Calculation Methods for Vehicle Deductions

Taxpayers have two options for calculating their vehicle deduction: the standard mileage rate or the actual expense method. The standard mileage rate is set by the IRS. For 2025, the rate is 70 cents per mile driven for business purposes. This per-mile rate is designed to cover the costs of operating a vehicle, including gasoline, oil, maintenance, repairs, insurance, and a portion for depreciation.

To calculate the deduction using this method, you multiply your total business miles for the year by the applicable rate. For instance, if you drove 10,000 business miles in 2025, your deduction would be $7,000. This method simplifies recordkeeping, as you do not need to save receipts for every individual vehicle expense.

The alternative is the actual expense method, which involves tracking and deducting the specific costs incurred to operate the vehicle for business. This requires more detailed recordkeeping but can result in a larger deduction. Deductible expenses under this method include fuel, oil changes, tires, repairs, car washes, insurance premiums, vehicle registration fees, and lease payments.

To use the actual expense method, you must first determine your vehicle’s business use percentage. This is calculated by dividing the total number of miles driven for business by the total miles driven for the entire year. You then apply this percentage to your total vehicle expenses to find the deductible amount. Depreciation is also a component of the actual expense method.

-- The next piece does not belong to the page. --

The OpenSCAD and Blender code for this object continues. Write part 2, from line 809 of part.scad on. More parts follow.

Understanding Vehicle Depreciation

Depreciation is a component of the actual expense method, allowing you to deduct the cost of your vehicle over its useful life. You cannot use the standard mileage rate and also claim a separate deduction for depreciation, as an allowance for it is already built into the standard rate.

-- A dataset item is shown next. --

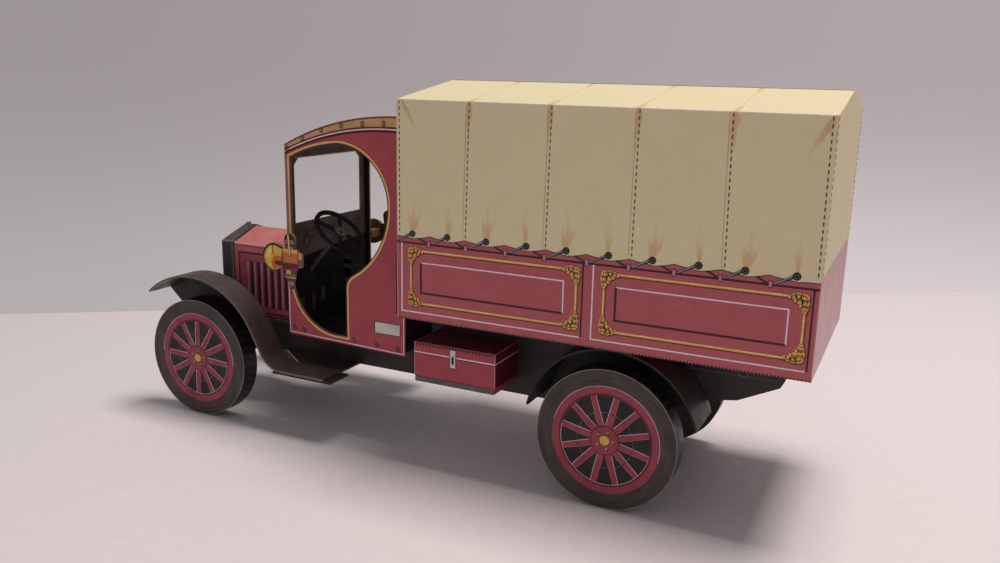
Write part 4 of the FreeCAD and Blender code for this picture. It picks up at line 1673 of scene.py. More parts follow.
@dataclass
class Cab:
    """The open cab with its band, door line, pillars and studs, in millimetres on the left side."""

    rear: float = 11.15
    half_width: float = 21.1
    roof_centre: Point = (13.4, 13.4)
    roof_radius: float = 85.0
    crown_ends: tuple[Point, Point] = ((52.8, 89.03), (10.8, 98.36))
    ticks: int = 34
    band_foot: tuple[Point, Point, Point] = ((52.7, 87.15), (33.4, 93.55), (10.9, 95.05))
    rivets: tuple[Point, ...] = (
        (51.7, 87.6104), (45.9, 90.7728), (39.0, 93.566), (31.9, 95.05), (24.6, 95.85),
        (17.5, 96.25),
    )
    studs: tuple[Point, ...] = (
        (50.5, 32.6), (47.0, 32.2), (28.2, 31.6), (20.2, 31.45), (12.9, 31.15),
    )
    plate: tuple[float, float, float, float] = (12.4, 34.8, 21.2, 38.3)

    def dress(self) -> None:
        """Gives the cab's sheets their card."""
        red = {"ink": (160, 62, 72), "second": (170, 76, 84)}
        lined = {"lining": (82, 55, 46), "lining_second": (56, 38, 33)}
        for side in Side:
            dress(CardFinish(
                "red_card_cab_" + side.word, **red, core=(150, 104, 74), sheet_normal=LEFT,
                lining=(44, 32, 30), lining_second=(30, 22, 20), lining_normal=side.inwards,
            ), "cab_side_" + side.word)
        dress(CardFinish(
            "red_card_dash", **red, core=(120, 92, 62), sheet_normal=AHEAD, **lined,
            lining_normal=BACK,
        ), "cab_front_wall")
        dress(CardFinish(
            "black_card_rear_wall", (40, 28, 30), (30, 22, 24), **lined, lining_normal=AHEAD,
        ), "cab_rear_wall")
        dress(CardFinish(
            "tan_card_roof", (178, 138, 104), (164, 124, 92), core=(190, 160, 140),
            lining=(92, 66, 54), lining_second=(72, 50, 42),
        ), "cab_roof")
        dress(CardFinish("brown_card_floor", (48, 38, 32), (34, 27, 24), mottle=0.9), "cab_floor")

    def doorway(self, away: float) -> list[Point]:
        """Gives the doorway's outline, moved outwards.

        Args:
            away: How far outside the cut edge it runs.

        Returns:
            The outline's points, closed.
        """
        brow = through((50.8, 85.0), (42.2, 88.3), (33.6, 89.8), 10, away)
        toe = through((28.4, 51.6), (30.4, 49.9), (31.3, 47.6), 5, -away)
        return [
            (50.8 + away, 48.1), (50.8 + away, 85.0 + 0.7 * away), *brow[1:],
            *around((33.6, 72.6), 17.2 + away, 90.0, 90.0, 20)[1:],
            *around((40.8, 72.6), 24.4 + away, 180.0, 57.0, 14)[1:], *toe[1:],
            (31.3 - away, 32.1 - away), (34.8, 32.1 - away),
            *around((34.8, 48.1), 16.0 + away, -90.0, 90.0, 18)[1:],
        ]

    def band(self, sheet: PrintSheet) -> None:
        """Draws the tan band under the roof with its rivets and pinstripe.

        Args:
            sheet: The side's sheet.
        """
        (cx, cz), radius, ticks = self.roof_centre, self.roof_radius, self.ticks
        foot = through(*self.band_foot, 16)
        start, end = (math.degrees(math.atan2(z - cz, x - cx)) for x, z in self.crown_ends)
        crown = around((cx, cz), radius - 0.3, start, end - start, 16)
        sheet.shapes((Ink.TAN, foot + crown[::-1], 1))
        sheet.lines((Ink.MAUVE, crown, 0.42, 2))
        turn = (end - start) / ticks
        rims = (
            around((cx, cz), radius - drop, start + turn / 2, turn * (ticks - 1), ticks - 1)
            for drop in (0.62, 0.1)
        )
        sheet.lines(*((Ink.DARK, list(pair), 0.22, 3) for pair in zip(*rims)))
        for ink, drop, width, level in (
            (Ink.BROWN, 0.0, 0.36, 3), (Ink.WHITE, 0.52, 0.32, 3), (Ink.DARK, 1.1, 0.55, 2),
        ):
            sheet.lines((ink, [(x, z - drop) for x, z in foot], width, level))
        for x, z in self.rivets:
            sheet.add(Ink.BROWN, squeeze(ring(0.0, 0.0, 0.66, 0.38, 3, 16), x, z, 0.82, 1.0))
            sheet.lines((Ink.BROWN, [(x, z - 0.34), (x, z + 0.34)], 0.18, 3))

    def stud(self) -> dict[Ink, Thing]:
        """Draws one printed stud, lit from above.

        Returns:
            The stud's print in each ink.
        """
        shine = Pen(0.1, 0.9).arc((0.0, 0.0), 110.0, 8).line(0.18, 2)
        face = disc(0.02, 0.0, 0.68, 3, 16)
        return {Ink.DARK: disc(0.12, -0.12, 0.86, 2, 18), Ink.MAUVE: face, Ink.PINK: shine}

    def build(self) -> None:
        """Dresses the cab and prints both its sides."""
        self.dress()
        sheet = PrintSheet("cab_print", Slot.RED)
        self.band(sheet)
        for ink, away, width, level in (
            (Ink.BROWN, 0.5, 1.1, 2), (Ink.GOLD, 0.62, 0.64, 3), (Ink.GOLD_LIGHT, 0.72, 0.22, 4),
        ):
            first, *rest = self.doorway(away)
            sheet.add(ink, Pen(*first).to(*rest).line(width, level, closed=True))
        rear = self.rear
        sheet.lines(
            (Ink.DUSK, [(52.3, 47.0), (52.3, 86.2)], 0.9, 1),
            (Ink.WHITE, [(52.62, 47.6), (52.62, 30.75), (rear, 29.5), (rear, 43.9)], 0.26, 5),
            (Ink.DARK, [(13.6, 41.5), (13.6, 60.0)], 0.24, 2),
            (Ink.PINK, [(13.25, 41.0), (13.25, 60.0)], 0.14, 2),
        )
        sheet.stamp(self.stud(), [Matrix.Translation((x, z, 0.0)) for x, z in self.studs])
        sheet.add(Ink.PLATE, block(*self.plate, 2))
        sheet.add(Ink.BLACK, border(*self.plate, 0.2, 3))
        sheet.lay(side_wall(self.half_width))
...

The primary method for calculating vehicle depreciation is the Modified Accelerated Cost Recovery System (MACRS). This system allows for larger depreciation deductions in the early years of a vehicle’s life. However, the IRS imposes annual limits on the amount of depreciation that can be claimed for passenger automobiles, often referred to as the “luxury auto depreciation limits.”

Certain tax provisions can provide more substantial upfront deductions. Section 179 of the tax code allows businesses to elect to recover all or part of the cost of certain qualifying property as an expense in the year it is placed in service. Bonus depreciation is another provision that allows for an additional first-year deduction, though the rate is being phased down. For property placed in service in 2025, the bonus depreciation rate is 40%.

An exception to the luxury auto limits applies to heavy vehicles with a Gross Vehicle Weight Rating (GVWR) over 6,000 pounds. These vehicles are not subject to the same annual depreciation caps as lighter passenger vehicles. For certain heavy SUVs and trucks with a GVWR between 6,001 and 14,000 pounds, the Section 179 deduction is capped at $31,300 for 2025. The ability to deduct the full purchase price generally applies only to vehicles with a GVWR over 14,000 pounds or those designed for cargo.

Essential Recordkeeping for Vehicle Expenses

The IRS requires detailed and contemporaneous records to substantiate any vehicle expense deduction. A contemporaneous record is one that is made at or near the time of the travel or expense. This documentation is necessary to defend your deduction in the event of an audit.

For both the standard mileage and actual expense methods, a mileage log is mandatory. For each business trip, your log must document the:

  • Date
  • Total miles driven
  • Destination of your travel
  • Specific business purpose of the trip

A detailed log can be kept in a notebook, on a spreadsheet, or by using a GPS-based mobile application designed for mileage tracking.

If you opt for the actual expense method, your recordkeeping duties expand. You must retain receipts, invoices, and other documentation for every expense you intend to claim. This includes records for fuel purchases, oil changes, tire replacements, insurance payments, registration renewals, and any repairs performed on the vehicle.

The burden of proof rests on the taxpayer. Maintaining organized and complete records throughout the year is more effective than attempting to reconstruct them at tax time. These records support the deduction claimed on your return and provide the necessary data to choose between the two methods.

Reporting Vehicle Deductions on Your Tax Return

For self-employed individuals, such as sole proprietors and independent contractors, vehicle expenses are reported on Schedule C (Profit or Loss from Business), which is filed with your Form 1040. This form is used to calculate the net income or loss from your business activities.

The calculation of the vehicle deduction itself is performed on IRS Form 4562, Depreciation and Amortization. This form must be filed whether you use the standard mileage rate or the actual expense method. The final deduction amount from Form 4562 is then transferred to the appropriate line on your Schedule C.

Following the passage of the Tax Cuts and Jobs Act of 2017, most employees can no longer deduct unreimbursed business expenses. If you are a W-2 employee who uses your personal vehicle for work and is not reimbursed by your employer, you cannot claim a deduction for those vehicle expenses on your federal tax return. This suspension of the miscellaneous itemized deduction for employee business expenses is in effect through 2025.